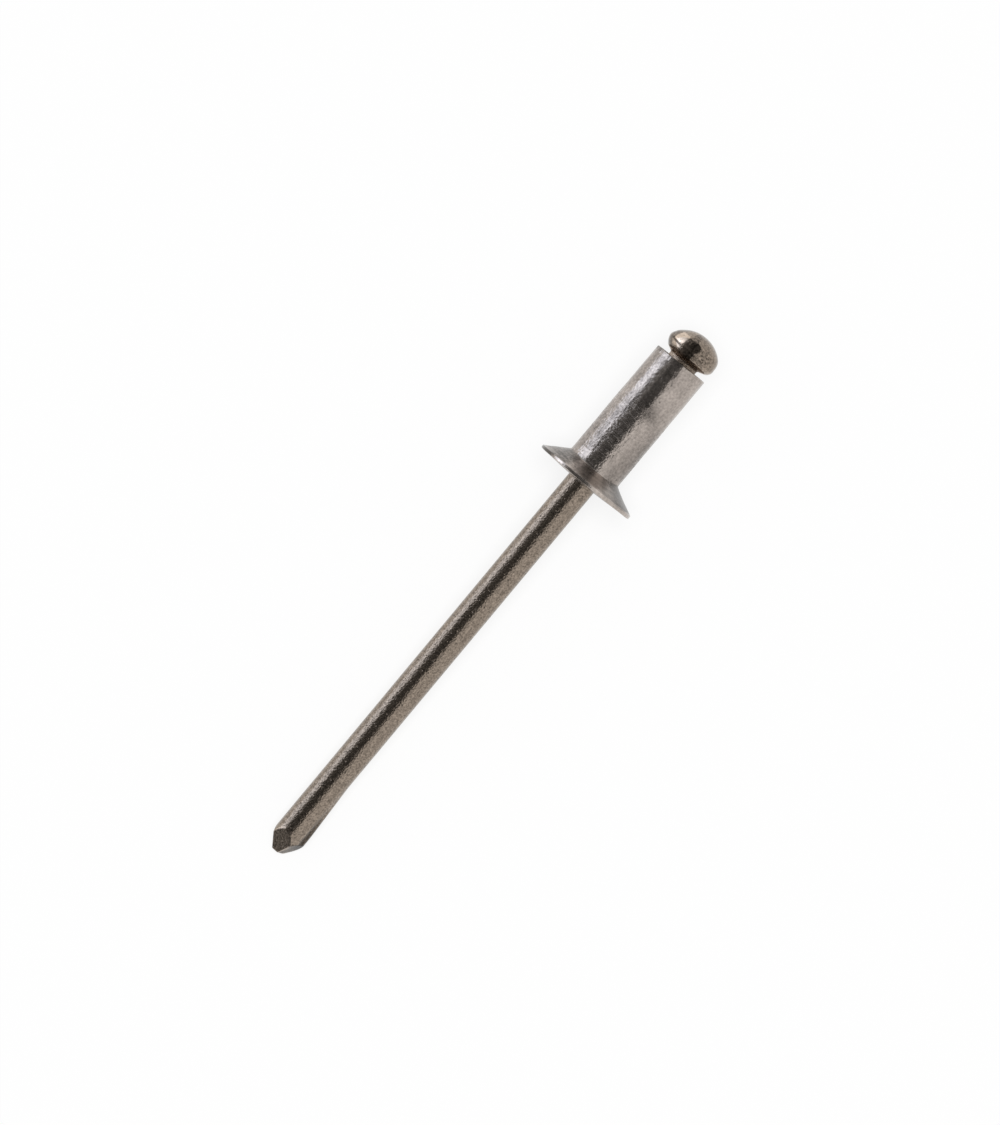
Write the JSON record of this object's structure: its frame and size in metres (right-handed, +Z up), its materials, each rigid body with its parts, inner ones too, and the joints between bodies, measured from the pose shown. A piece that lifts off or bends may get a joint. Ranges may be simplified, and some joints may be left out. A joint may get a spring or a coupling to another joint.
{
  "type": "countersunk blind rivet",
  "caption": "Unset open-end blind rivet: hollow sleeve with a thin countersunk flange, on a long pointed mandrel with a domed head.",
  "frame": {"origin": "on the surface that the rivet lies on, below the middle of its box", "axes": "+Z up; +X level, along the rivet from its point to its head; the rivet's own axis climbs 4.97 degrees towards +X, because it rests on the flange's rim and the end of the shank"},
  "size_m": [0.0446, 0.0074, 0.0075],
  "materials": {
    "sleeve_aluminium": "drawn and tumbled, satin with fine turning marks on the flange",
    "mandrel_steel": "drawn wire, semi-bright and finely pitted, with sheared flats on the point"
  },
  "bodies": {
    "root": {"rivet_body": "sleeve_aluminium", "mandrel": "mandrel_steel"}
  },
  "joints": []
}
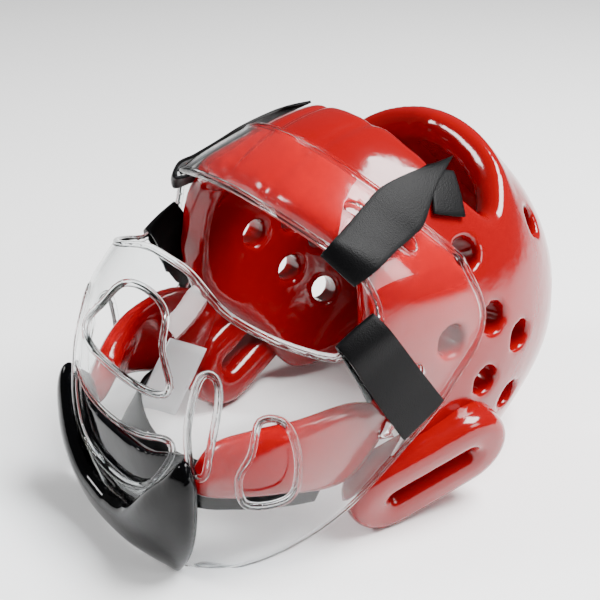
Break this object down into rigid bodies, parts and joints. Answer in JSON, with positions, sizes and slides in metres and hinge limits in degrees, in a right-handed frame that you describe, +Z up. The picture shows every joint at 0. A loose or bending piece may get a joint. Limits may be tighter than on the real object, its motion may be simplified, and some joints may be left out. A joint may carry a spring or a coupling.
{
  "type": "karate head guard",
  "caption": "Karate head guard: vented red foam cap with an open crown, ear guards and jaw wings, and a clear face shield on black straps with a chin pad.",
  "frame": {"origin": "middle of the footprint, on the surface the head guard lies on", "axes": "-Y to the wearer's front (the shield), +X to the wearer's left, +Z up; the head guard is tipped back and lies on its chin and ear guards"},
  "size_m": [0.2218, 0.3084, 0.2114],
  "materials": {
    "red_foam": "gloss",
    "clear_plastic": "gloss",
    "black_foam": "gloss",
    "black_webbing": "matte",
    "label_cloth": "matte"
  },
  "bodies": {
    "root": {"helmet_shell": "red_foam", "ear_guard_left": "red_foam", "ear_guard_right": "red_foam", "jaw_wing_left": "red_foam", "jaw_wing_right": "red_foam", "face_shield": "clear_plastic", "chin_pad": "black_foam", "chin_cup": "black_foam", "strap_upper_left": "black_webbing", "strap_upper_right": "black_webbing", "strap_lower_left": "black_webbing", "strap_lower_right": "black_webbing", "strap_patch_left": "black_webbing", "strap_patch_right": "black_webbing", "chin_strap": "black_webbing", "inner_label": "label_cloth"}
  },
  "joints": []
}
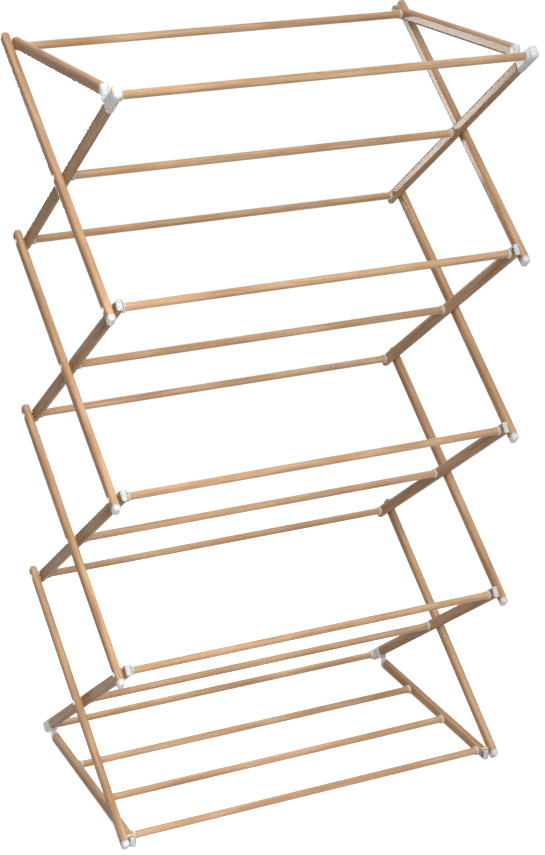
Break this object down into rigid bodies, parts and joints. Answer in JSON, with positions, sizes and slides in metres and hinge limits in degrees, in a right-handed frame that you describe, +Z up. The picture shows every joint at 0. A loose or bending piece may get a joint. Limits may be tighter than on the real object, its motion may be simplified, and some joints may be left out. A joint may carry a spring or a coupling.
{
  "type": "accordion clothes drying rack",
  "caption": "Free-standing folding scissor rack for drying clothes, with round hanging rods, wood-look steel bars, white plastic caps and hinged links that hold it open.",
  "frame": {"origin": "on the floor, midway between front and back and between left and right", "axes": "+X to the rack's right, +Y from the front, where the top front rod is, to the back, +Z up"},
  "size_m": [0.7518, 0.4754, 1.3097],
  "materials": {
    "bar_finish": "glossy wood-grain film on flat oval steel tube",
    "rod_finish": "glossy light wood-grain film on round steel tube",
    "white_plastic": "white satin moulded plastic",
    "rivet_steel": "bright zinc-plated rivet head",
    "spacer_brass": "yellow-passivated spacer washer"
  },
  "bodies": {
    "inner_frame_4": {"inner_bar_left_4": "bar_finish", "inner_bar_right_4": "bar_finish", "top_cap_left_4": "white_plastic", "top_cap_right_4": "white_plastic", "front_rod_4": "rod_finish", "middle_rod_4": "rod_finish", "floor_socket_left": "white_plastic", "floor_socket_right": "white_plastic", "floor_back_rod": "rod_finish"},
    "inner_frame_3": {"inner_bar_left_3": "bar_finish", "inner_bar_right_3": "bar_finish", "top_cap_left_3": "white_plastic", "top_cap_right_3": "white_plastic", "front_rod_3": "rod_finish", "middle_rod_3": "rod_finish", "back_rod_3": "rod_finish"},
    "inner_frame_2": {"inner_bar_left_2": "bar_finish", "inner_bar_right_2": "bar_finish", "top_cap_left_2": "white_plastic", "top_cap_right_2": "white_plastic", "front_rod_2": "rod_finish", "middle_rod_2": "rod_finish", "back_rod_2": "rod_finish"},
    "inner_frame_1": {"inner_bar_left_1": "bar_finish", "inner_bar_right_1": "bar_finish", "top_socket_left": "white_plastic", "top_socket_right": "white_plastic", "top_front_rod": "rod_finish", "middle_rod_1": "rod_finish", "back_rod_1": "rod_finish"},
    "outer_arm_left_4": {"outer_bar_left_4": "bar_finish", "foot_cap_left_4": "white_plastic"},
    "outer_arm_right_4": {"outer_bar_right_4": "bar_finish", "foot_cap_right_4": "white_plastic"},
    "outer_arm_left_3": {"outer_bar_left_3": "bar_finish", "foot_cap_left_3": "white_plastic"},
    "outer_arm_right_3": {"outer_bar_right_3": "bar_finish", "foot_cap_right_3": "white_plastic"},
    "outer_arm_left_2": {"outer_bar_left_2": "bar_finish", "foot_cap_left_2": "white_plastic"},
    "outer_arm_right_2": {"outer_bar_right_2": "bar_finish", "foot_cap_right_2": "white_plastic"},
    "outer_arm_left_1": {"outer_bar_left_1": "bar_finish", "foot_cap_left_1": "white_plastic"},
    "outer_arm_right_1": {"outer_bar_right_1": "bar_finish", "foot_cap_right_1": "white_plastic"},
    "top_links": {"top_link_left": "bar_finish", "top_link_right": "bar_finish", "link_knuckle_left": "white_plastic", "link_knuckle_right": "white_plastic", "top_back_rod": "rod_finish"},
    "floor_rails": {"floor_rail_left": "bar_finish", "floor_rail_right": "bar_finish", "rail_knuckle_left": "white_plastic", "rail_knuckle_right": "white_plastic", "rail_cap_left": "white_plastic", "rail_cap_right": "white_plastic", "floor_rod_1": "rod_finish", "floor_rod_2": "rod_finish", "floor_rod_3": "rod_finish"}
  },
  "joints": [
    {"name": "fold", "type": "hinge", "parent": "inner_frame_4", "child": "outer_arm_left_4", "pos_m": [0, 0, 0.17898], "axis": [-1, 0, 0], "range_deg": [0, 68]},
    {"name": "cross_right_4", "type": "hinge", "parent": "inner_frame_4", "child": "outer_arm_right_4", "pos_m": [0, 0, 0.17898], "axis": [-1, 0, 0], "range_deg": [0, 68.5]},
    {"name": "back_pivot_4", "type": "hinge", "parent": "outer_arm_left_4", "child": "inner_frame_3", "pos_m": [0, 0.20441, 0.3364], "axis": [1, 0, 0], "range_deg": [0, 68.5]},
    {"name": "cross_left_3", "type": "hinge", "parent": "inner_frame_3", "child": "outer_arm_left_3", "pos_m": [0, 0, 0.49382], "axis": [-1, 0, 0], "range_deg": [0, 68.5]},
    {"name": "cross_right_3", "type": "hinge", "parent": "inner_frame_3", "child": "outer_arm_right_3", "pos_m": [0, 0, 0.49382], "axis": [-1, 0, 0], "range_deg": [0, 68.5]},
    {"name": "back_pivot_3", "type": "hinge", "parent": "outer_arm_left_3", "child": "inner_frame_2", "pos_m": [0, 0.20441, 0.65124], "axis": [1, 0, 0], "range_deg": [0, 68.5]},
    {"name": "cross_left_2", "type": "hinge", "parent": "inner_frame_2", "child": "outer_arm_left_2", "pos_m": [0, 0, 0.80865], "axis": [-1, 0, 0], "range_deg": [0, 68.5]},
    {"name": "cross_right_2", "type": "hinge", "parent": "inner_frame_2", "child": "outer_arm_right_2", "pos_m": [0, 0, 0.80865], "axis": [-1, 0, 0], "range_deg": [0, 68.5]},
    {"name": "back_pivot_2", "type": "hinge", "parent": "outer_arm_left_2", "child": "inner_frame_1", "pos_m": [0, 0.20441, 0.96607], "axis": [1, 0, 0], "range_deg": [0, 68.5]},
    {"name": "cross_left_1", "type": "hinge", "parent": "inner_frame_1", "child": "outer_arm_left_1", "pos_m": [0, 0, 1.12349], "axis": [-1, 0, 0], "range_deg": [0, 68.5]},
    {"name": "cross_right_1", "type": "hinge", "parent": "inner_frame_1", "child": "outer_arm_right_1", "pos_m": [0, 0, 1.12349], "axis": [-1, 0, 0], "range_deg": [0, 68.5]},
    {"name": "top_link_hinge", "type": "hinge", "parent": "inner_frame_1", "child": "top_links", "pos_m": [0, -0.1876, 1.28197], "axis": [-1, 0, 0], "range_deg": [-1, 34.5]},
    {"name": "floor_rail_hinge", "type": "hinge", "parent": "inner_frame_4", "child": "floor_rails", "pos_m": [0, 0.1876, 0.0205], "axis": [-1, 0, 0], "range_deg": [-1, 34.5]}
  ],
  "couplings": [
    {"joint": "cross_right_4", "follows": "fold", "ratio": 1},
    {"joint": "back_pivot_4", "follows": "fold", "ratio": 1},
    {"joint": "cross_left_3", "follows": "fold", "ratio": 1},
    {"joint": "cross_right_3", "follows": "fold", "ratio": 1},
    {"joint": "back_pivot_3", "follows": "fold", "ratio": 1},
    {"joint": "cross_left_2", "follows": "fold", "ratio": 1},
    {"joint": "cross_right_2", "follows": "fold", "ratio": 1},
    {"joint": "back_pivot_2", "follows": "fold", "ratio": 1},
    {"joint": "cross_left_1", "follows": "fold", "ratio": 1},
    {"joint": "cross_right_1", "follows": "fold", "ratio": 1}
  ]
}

EXERCISE DESCRIPTION: Filter the entries and copy out every line with the word "between".

FINAL RESULT:
Write the JSON record of this object's structure: its frame and size in metres (right-handed, +Z up), its materials, each rigid body with its parts, inner ones too, and the joints between bodies, measured from the pose shown. A piece that lifts off or bends may get a joint. Ranges may be simplified, and some joints may be left out. A joint may get a spring or a coupling to another joint.
  "frame": {"origin": "on the floor, midway between front and back and between left and right", "axes": "+X to the rack's right, +Y from the front, where the top front rod is, to the back, +Z up"},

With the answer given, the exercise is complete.